PROBLEM TO WORK ON:
How many lines of the data hold the word "frame"? State the number and nothing else.

EXTRACTED DATA:
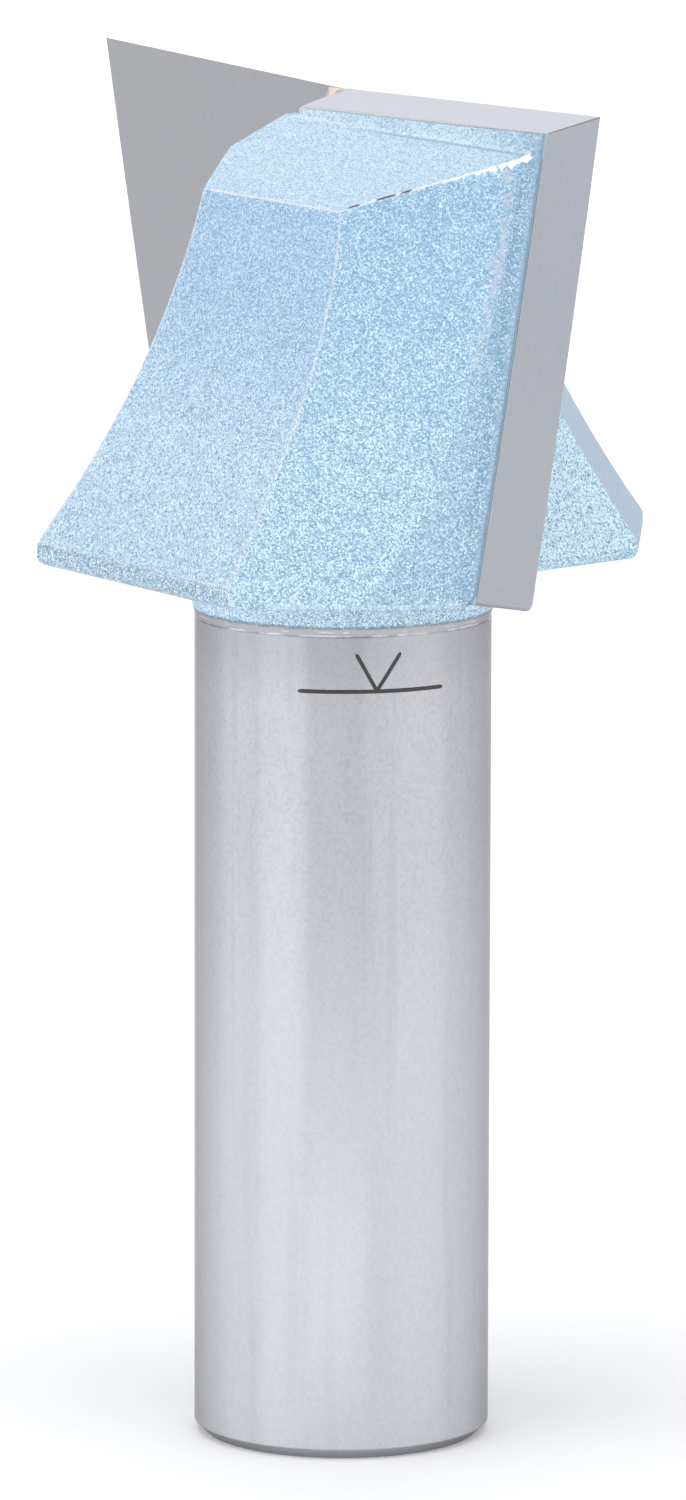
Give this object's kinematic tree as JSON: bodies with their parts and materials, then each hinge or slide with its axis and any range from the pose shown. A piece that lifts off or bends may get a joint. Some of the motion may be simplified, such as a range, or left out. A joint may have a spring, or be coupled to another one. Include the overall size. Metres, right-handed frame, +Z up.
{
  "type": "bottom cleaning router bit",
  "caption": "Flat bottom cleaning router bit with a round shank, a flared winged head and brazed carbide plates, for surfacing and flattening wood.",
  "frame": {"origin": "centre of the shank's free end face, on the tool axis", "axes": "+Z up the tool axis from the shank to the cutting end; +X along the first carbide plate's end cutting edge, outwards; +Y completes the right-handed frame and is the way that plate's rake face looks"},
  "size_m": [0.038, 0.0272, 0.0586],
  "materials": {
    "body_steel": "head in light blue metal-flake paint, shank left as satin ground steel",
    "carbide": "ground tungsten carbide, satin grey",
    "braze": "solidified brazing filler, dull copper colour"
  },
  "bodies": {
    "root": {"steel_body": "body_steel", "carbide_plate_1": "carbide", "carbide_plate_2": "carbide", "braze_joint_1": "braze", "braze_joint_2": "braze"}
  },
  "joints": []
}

==

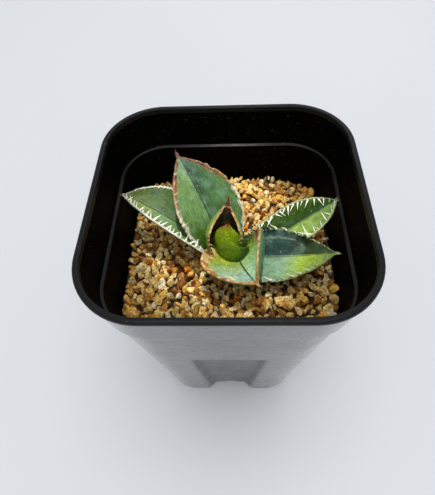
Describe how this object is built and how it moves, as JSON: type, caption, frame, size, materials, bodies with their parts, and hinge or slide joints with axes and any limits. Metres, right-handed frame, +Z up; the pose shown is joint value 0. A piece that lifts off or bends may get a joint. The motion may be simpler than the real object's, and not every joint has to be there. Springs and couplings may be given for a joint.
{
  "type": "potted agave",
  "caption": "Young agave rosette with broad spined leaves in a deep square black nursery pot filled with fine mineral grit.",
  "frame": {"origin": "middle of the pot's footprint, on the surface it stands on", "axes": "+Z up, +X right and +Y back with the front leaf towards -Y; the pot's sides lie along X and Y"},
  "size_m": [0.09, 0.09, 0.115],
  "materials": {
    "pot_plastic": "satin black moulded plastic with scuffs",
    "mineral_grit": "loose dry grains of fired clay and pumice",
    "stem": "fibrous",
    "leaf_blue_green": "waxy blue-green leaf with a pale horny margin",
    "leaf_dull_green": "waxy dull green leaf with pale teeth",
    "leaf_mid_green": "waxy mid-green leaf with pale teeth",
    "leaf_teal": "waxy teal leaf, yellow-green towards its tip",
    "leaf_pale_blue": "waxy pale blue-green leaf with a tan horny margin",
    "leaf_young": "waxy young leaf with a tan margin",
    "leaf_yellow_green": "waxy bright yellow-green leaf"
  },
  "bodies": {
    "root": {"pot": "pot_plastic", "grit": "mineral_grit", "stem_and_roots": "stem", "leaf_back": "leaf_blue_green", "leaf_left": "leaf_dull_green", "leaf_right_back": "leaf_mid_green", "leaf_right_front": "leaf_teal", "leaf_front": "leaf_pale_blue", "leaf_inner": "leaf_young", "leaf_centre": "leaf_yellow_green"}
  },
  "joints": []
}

* * *

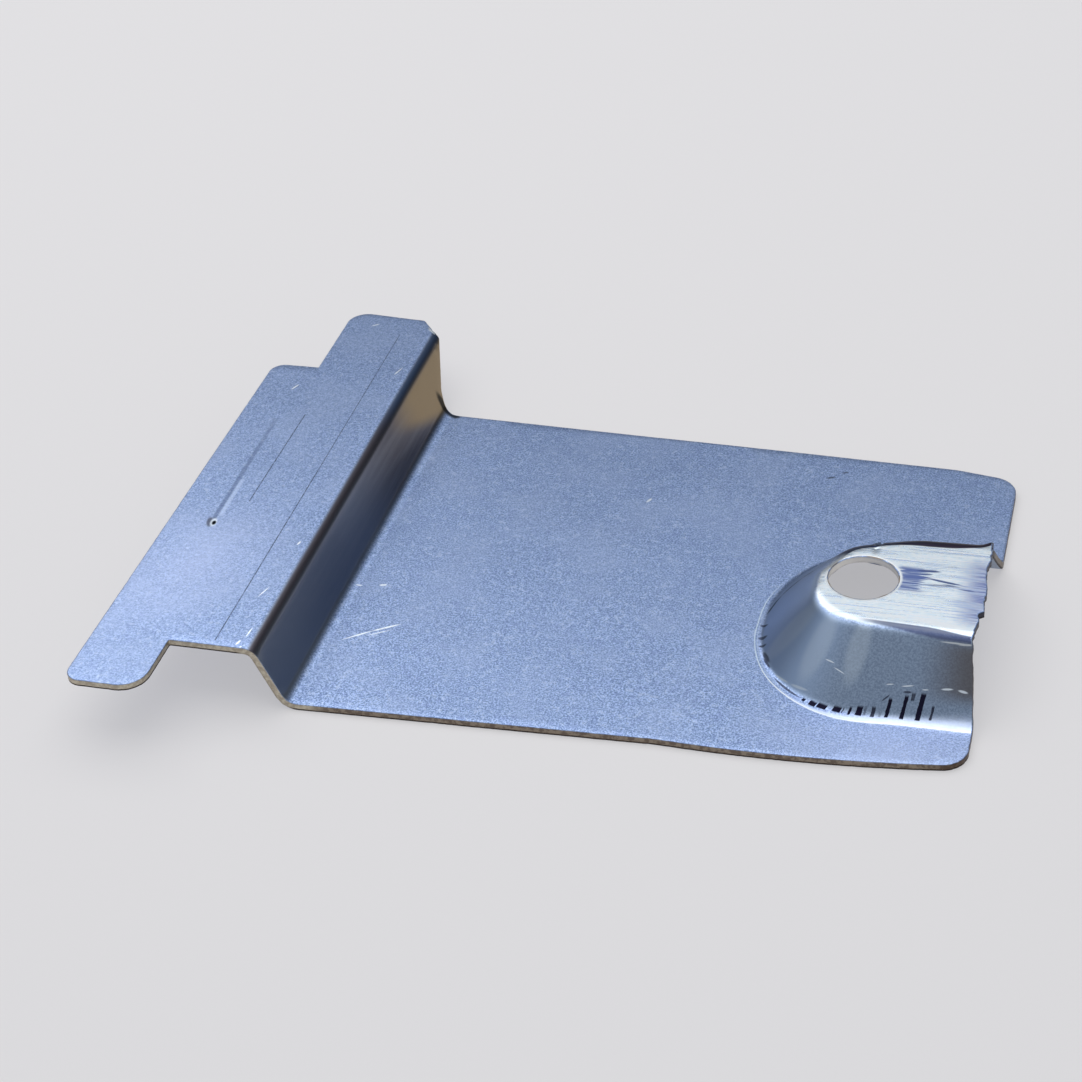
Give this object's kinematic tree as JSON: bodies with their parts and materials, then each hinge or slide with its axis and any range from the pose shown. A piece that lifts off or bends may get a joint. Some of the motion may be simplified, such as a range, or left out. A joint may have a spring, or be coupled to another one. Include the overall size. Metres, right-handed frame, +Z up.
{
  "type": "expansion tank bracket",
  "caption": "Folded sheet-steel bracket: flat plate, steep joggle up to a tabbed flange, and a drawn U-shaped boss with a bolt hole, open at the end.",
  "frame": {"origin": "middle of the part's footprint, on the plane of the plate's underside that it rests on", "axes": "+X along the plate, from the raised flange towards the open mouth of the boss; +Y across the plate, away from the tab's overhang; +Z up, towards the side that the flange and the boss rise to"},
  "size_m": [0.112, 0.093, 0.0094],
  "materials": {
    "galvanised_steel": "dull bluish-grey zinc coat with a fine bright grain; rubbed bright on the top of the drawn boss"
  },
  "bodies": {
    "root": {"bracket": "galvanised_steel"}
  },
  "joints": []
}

SOLUTION FOR THIS PROBLEM:
6